La Quatrième symphonie en mi
mineur op. 98 composée par Johannes Brahms en 1884-1885, soit trois ans
avant le Don Juan de Richard Strauss,
qui participa à la création de l’œuvre de son aîné à Meiningen le 25 octobre
1885, est sans doute la plus classique de ton et de forme de tout l’œuvre orchestral
de Brahms.

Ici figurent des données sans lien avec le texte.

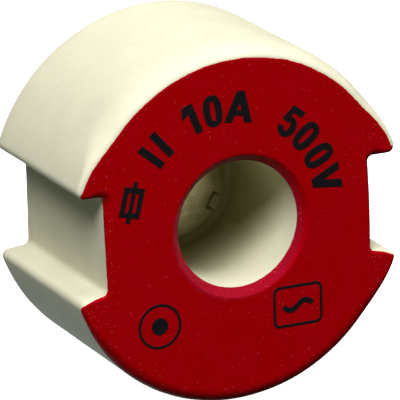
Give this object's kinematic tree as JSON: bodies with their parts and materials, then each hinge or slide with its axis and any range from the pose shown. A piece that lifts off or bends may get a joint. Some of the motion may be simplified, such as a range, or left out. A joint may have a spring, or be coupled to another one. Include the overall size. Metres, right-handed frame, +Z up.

La conception de Marie Jacquot est partie sur de bonnes bases, la
cheffe tirant parti des textures à la fois souples et sombres de l’orchestre
saxon, ménageant une profonde et noble nostalgie, donnant ainsi aux deux
mouvements initiaux de cette ultime partition d’orchestre du compositeur une
grandeur souveraine, mais le Scherzo s’est fait excessivement retenu et
manquant de reliefs et de conviction, la Staatskapelle semblant traîner des
pieds, laissant de côté la notion giocoso
(joyeux), tandis que les
trente-cinq variations de la chaconne finale n’ont pas atteint la flamme élancée
attendue, la flûte solo et les cuivres respirant néanmoins large, attestant
d’une maîtrise atavique du souffle et des longs phrasés brahmsiens, tandis que
le timbalier donnait une résonance singulière à cet hallucinant finale auquel
il a manqué ce côté haletant qui bouleverse généralement l’auditeur.